Final Vendetta Review (Nintendo Switch)
If like me you're a fan of the beat em up genre, you really are spoiled for choice at the moment. Final Vendetta is the latest offering from UK indie studio Bitmap Bureau, paying homage to the likes of Streets of Rage and Final Fight. Two of my favourites growing up.
The story of the game is about as deep as you’d expected, and want. Your sister is kidnapped this time, and you select one of three playable characters with traditionally varied stats, to brawl your way through 6 locations across the city to get your revenge on your own or in local co-op.
The game has your standard controls, attack, jump, double tap any direction to dash into or out of the action, and also a few new twists. It’s common to have a special attack, usually pressing jump and attack together, to clear enemies in your immediate vicinity at the expense of a chunk of your players health. Final Vendetta has this but with the addition of the Super meter at the bottom of the screen. When fully charged you can unleash the attack without the penalty.
There’s a separate special attack button which has various different functions. For example with hitting the special button while standing over a downed opponent lets you stomp a mud hole into your foe which as satisfying and it is comical.
There’s also a dedicated block button which I’m not used to in this type of game, and I keep forgetting it’s there to be honest and have to remind myself to use it when I’m getting my arse handed to me…. Which happens a lot!
The game is pretty difficult, even on the easy setting. I wouldn’t say it’s exceptionally difficult but certainly on par with harder games in the genre from back in the day. There are no modern quality of life aids either. 5 lives on hard, 7 on easy and when you're dead, you're dead. No continues, no level select when you restart, it’s back to the begining. You’re going to have practice to see the later levels in the game even on the easy setting.
The pixel art style really is striking with its huge character sprites detailed animation, but for me it was the sound track that was the most impressive feature. The music pays homage to the era with a variety of 90’s influenced beats from hip hop to hardcore, and with tracks from Featurescast, Utah Saint’s and Krafty Kuts, and it really does drip with quality. Being a life-long fan of the UK rave scene, I can honestly say this one of my favourite sound tracks of all time! It’s a bold statement I know but just listen to a few of these tracks and you’ll understand where I’m coming from…

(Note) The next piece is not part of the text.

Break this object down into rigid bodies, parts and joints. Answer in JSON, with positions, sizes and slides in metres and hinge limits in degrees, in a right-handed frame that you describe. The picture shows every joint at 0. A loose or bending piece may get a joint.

There are a 4 different game modes, arcade, survival, boss rush and training, with the latter three being locked until you complete the arcade mode… I get this for the other game modes, but I’ve no idea why you would lock the training mode. As I mentioned earlier, the game is pretty difficult, and I’d imagine the training mode would be really useful. And again I’m not sure why you would even need the training mode when you’re good enough to completely the game. Maybe I’m missing something obvious but it did hit me as a strange design choice this.
I think the best way to describe Final Vendetta is it’s the game you remember playing in the 90’s. A lot of the time your memories of classic games are kinder than you’d like to admit. If you actually revisit them, the graphics aren’t as good as you remember and the games don’t play slick as you thought.
Final Vendetta is quite a bare bones experience. There are no upgrades across multiple plays, no levelling systems, collectables or any of the modern mechanics we just assume are bolted on to all games these days. But the replay-ability comes from the tough but fair difficulty and the satisfying game play.
My only real disappointment is the lack of online co-op due to my personal circumstances living in a differencing country to most of my gaming friends. But I understand adding net code for online play isn’t a case of just flipping a switch and this does stay true to the concept of preserving the authentic 90’s experience.
I feel sorry that this was released one day apart from the Turtles: Shredders Revenge game in the same genre as I think the licence alone took most of the attention, but despite the obvious similarities, they are actually two very different approaches to the same concept. While Shredders revenge is great and offers a lot of the features I mentioned about where missing, Final Vendetta is more authentic if you want that real 90’s throwback. It’s one of those cases of needing to check out both rather than choosing one, and as they are both priced affordably it’s not going to break the bank. And again I can’t emphasise enough how much you need to check out the sound track if you like 90’s rave music or just appreciate a great game soundtrack in general!!!